| DATA BLOCK |
_ _ _

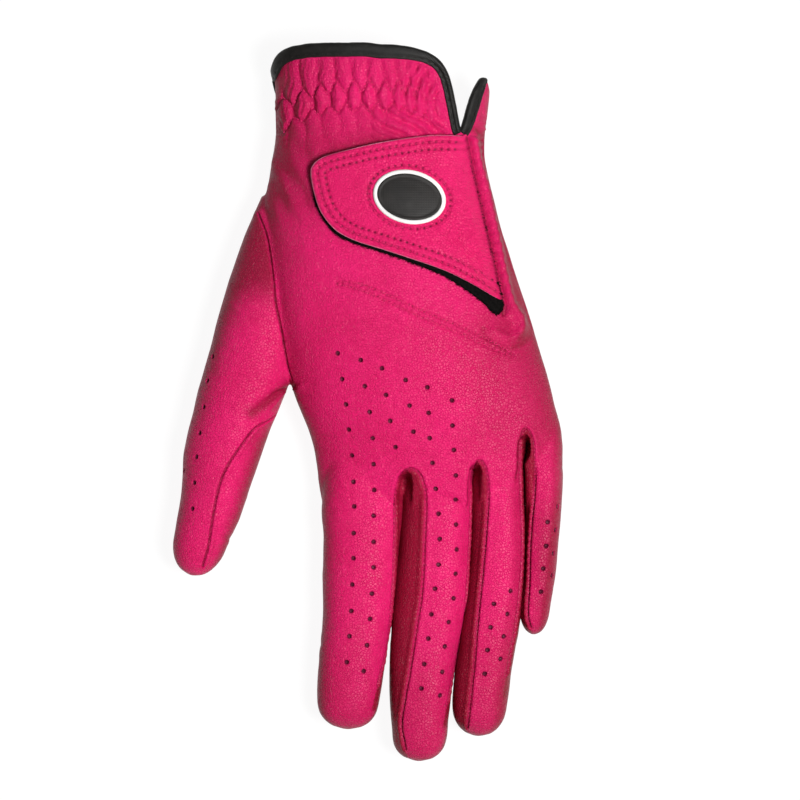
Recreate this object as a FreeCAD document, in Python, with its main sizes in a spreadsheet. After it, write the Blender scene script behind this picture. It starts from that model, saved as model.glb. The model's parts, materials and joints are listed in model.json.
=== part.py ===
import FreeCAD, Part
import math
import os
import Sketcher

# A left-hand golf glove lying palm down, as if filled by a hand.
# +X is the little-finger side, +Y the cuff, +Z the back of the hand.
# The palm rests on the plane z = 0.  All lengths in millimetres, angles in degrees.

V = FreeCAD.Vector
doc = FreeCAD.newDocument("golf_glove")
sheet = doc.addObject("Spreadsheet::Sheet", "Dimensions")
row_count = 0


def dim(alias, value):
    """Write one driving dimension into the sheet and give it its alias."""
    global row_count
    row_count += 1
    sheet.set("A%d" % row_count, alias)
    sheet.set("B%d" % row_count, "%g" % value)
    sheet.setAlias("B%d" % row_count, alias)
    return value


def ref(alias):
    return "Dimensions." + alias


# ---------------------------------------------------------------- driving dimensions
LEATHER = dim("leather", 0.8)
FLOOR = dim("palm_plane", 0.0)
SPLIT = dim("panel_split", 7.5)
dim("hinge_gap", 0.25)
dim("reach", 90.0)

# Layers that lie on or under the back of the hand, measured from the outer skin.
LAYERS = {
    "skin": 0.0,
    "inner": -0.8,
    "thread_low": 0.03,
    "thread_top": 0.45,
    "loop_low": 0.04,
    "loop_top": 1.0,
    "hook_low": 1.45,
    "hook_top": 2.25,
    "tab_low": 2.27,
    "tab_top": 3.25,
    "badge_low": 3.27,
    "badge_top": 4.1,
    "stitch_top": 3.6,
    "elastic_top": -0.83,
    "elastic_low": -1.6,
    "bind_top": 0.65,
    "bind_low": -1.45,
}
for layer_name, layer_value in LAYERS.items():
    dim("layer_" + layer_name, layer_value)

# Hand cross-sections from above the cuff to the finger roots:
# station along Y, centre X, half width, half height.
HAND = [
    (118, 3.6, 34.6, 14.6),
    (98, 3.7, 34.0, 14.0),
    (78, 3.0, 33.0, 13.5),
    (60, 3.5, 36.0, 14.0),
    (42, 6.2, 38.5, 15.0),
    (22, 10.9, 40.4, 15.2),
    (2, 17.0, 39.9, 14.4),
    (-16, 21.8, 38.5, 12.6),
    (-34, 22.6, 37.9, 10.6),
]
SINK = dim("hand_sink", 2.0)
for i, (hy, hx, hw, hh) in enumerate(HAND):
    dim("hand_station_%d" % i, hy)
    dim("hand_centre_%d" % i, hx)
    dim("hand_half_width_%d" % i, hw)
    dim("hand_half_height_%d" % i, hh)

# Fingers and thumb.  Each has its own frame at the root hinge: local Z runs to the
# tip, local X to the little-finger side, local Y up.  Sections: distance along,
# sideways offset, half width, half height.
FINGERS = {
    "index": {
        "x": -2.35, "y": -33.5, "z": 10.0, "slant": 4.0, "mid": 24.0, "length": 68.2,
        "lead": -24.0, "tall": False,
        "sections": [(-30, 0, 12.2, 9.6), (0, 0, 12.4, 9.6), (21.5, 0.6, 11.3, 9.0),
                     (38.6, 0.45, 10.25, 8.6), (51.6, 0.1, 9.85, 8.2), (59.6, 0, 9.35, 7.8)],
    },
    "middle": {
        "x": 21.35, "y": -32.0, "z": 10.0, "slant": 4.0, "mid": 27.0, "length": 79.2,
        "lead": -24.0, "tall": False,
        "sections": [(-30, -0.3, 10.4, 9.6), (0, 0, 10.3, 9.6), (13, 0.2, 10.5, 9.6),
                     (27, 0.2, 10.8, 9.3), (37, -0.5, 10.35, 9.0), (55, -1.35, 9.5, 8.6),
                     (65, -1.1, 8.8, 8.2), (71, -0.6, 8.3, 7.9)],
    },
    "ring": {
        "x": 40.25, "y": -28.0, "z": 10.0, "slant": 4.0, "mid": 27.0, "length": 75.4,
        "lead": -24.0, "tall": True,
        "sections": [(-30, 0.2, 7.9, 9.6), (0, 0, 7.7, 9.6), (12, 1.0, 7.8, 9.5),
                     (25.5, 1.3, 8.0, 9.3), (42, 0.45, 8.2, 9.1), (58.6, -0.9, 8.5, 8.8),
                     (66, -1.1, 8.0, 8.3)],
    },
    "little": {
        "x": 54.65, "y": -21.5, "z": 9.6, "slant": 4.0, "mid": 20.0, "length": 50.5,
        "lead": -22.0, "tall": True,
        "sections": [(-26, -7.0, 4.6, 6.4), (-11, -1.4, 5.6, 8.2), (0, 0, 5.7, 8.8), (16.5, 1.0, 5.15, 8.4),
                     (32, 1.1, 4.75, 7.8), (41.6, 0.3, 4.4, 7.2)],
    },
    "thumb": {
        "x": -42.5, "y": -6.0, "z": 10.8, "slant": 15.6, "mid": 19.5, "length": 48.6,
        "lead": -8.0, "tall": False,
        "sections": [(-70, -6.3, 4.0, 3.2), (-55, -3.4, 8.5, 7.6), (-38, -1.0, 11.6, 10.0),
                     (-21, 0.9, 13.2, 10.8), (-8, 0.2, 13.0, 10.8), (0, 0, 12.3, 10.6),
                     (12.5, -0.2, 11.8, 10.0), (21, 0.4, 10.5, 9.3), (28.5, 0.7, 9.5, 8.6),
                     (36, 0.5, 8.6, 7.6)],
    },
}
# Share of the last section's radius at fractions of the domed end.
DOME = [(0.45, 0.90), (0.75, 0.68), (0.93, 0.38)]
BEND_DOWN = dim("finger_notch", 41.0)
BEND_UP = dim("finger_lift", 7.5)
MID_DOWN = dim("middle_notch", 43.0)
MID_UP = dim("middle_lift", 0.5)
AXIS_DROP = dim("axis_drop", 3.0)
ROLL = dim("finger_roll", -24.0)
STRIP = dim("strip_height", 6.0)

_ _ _

| WRITTEN REQUEST |
Would you copy out each line exactly as written?

| CORRECT ANSWER |
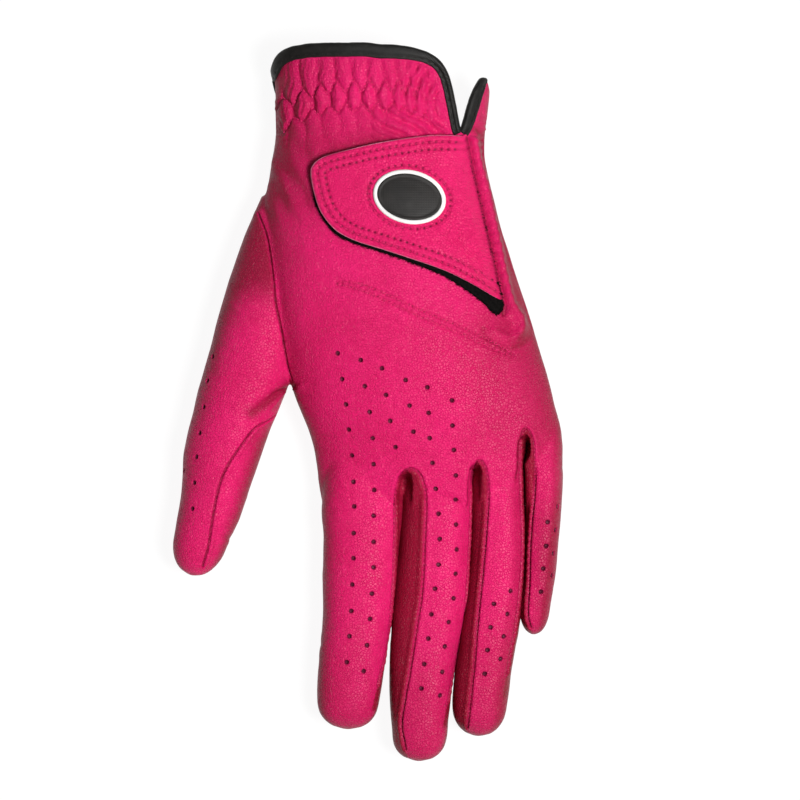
Recreate this object as a FreeCAD document, in Python, with its main sizes in a spreadsheet. After it, write the Blender scene script behind this picture. It starts from that model, saved as model.glb. The model's parts, materials and joints are listed in model.json.
=== part.py ===
import FreeCAD, Part
import math
import os
import Sketcher

# A left-hand golf glove lying palm down, as if filled by a hand.
# +X is the little-finger side, +Y the cuff, +Z the back of the hand.
# The palm rests on the plane z = 0.  All lengths in millimetres, angles in degrees.

V = FreeCAD.Vector
doc = FreeCAD.newDocument("golf_glove")
sheet = doc.addObject("Spreadsheet::Sheet", "Dimensions")
row_count = 0


def dim(alias, value):
    """Write one driving dimension into the sheet and give it its alias."""
    global row_count
    row_count += 1
    sheet.set("A%d" % row_count, alias)
    sheet.set("B%d" % row_count, "%g" % value)
    sheet.setAlias("B%d" % row_count, alias)
    return value


def ref(alias):
    return "Dimensions." + alias


# ---------------------------------------------------------------- driving dimensions
LEATHER = dim("leather", 0.8)
FLOOR = dim("palm_plane", 0.0)
SPLIT = dim("panel_split", 7.5)
dim("hinge_gap", 0.25)
dim("reach", 90.0)

# Layers that lie on or under the back of the hand, measured from the outer skin.
LAYERS = {
    "skin": 0.0,
    "inner": -0.8,
    "thread_low": 0.03,
    "thread_top": 0.45,
    "loop_low": 0.04,
    "loop_top": 1.0,
    "hook_low": 1.45,
    "hook_top": 2.25,
    "tab_low": 2.27,
    "tab_top": 3.25,
    "badge_low": 3.27,
    "badge_top": 4.1,
    "stitch_top": 3.6,
    "elastic_top": -0.83,
    "elastic_low": -1.6,
    "bind_top": 0.65,
    "bind_low": -1.45,
}
for layer_name, layer_value in LAYERS.items():
    dim("layer_" + layer_name, layer_value)

# Hand cross-sections from above the cuff to the finger roots:
# station along Y, centre X, half width, half height.
HAND = [
    (118, 3.6, 34.6, 14.6),
    (98, 3.7, 34.0, 14.0),
    (78, 3.0, 33.0, 13.5),
    (60, 3.5, 36.0, 14.0),
    (42, 6.2, 38.5, 15.0),
    (22, 10.9, 40.4, 15.2),
    (2, 17.0, 39.9, 14.4),
    (-16, 21.8, 38.5, 12.6),
    (-34, 22.6, 37.9, 10.6),
]
SINK = dim("hand_sink", 2.0)
for i, (hy, hx, hw, hh) in enumerate(HAND):
    dim("hand_station_%d" % i, hy)
    dim("hand_centre_%d" % i, hx)
    dim("hand_half_width_%d" % i, hw)
    dim("hand_half_height_%d" % i, hh)

# Fingers and thumb.  Each has its own frame at the root hinge: local Z runs to the
# tip, local X to the little-finger side, local Y up.  Sections: distance along,
# sideways offset, half width, half height.
FINGERS = {
    "index": {
        "x": -2.35, "y": -33.5, "z": 10.0, "slant": 4.0, "mid": 24.0, "length": 68.2,
        "lead": -24.0, "tall": False,
        "sections": [(-30, 0, 12.2, 9.6), (0, 0, 12.4, 9.6), (21.5, 0.6, 11.3, 9.0),
                     (38.6, 0.45, 10.25, 8.6), (51.6, 0.1, 9.85, 8.2), (59.6, 0, 9.35, 7.8)],
    },
    "middle": {
        "x": 21.35, "y": -32.0, "z": 10.0, "slant": 4.0, "mid": 27.0, "length": 79.2,
        "lead": -24.0, "tall": False,
        "sections": [(-30, -0.3, 10.4, 9.6), (0, 0, 10.3, 9.6), (13, 0.2, 10.5, 9.6),
                     (27, 0.2, 10.8, 9.3), (37, -0.5, 10.35, 9.0), (55, -1.35, 9.5, 8.6),
                     (65, -1.1, 8.8, 8.2), (71, -0.6, 8.3, 7.9)],
    },
    "ring": {
        "x": 40.25, "y": -28.0, "z": 10.0, "slant": 4.0, "mid": 27.0, "length": 75.4,
        "lead": -24.0, "tall": True,
        "sections": [(-30, 0.2, 7.9, 9.6), (0, 0, 7.7, 9.6), (12, 1.0, 7.8, 9.5),
                     (25.5, 1.3, 8.0, 9.3), (42, 0.45, 8.2, 9.1), (58.6, -0.9, 8.5, 8.8),
                     (66, -1.1, 8.0, 8.3)],
    },
    "little": {
        "x": 54.65, "y": -21.5, "z": 9.6, "slant": 4.0, "mid": 20.0, "length": 50.5,
        "lead": -22.0, "tall": True,
        "sections": [(-26, -7.0, 4.6, 6.4), (-11, -1.4, 5.6, 8.2), (0, 0, 5.7, 8.8), (16.5, 1.0, 5.15, 8.4),
                     (32, 1.1, 4.75, 7.8), (41.6, 0.3, 4.4, 7.2)],
    },
    "thumb": {
        "x": -42.5, "y": -6.0, "z": 10.8, "slant": 15.6, "mid": 19.5, "length": 48.6,
        "lead": -8.0, "tall": False,
        "sections": [(-70, -6.3, 4.0, 3.2), (-55, -3.4, 8.5, 7.6), (-38, -1.0, 11.6, 10.0),
                     (-21, 0.9, 13.2, 10.8), (-8, 0.2, 13.0, 10.8), (0, 0, 12.3, 10.6),
                     (12.5, -0.2, 11.8, 10.0), (21, 0.4, 10.5, 9.3), (28.5, 0.7, 9.5, 8.6),
                     (36, 0.5, 8.6, 7.6)],
    },
}
# Share of the last section's radius at fractions of the domed end.
DOME = [(0.45, 0.90), (0.75, 0.68), (0.93, 0.38)]
BEND_DOWN = dim("finger_notch", 41.0)
BEND_UP = dim("finger_lift", 7.5)
MID_DOWN = dim("middle_notch", 43.0)
MID_UP = dim("middle_lift", 0.5)
AXIS_DROP = dim("axis_drop", 3.0)
ROLL = dim("finger_roll", -24.0)
STRIP = dim("strip_height", 6.0)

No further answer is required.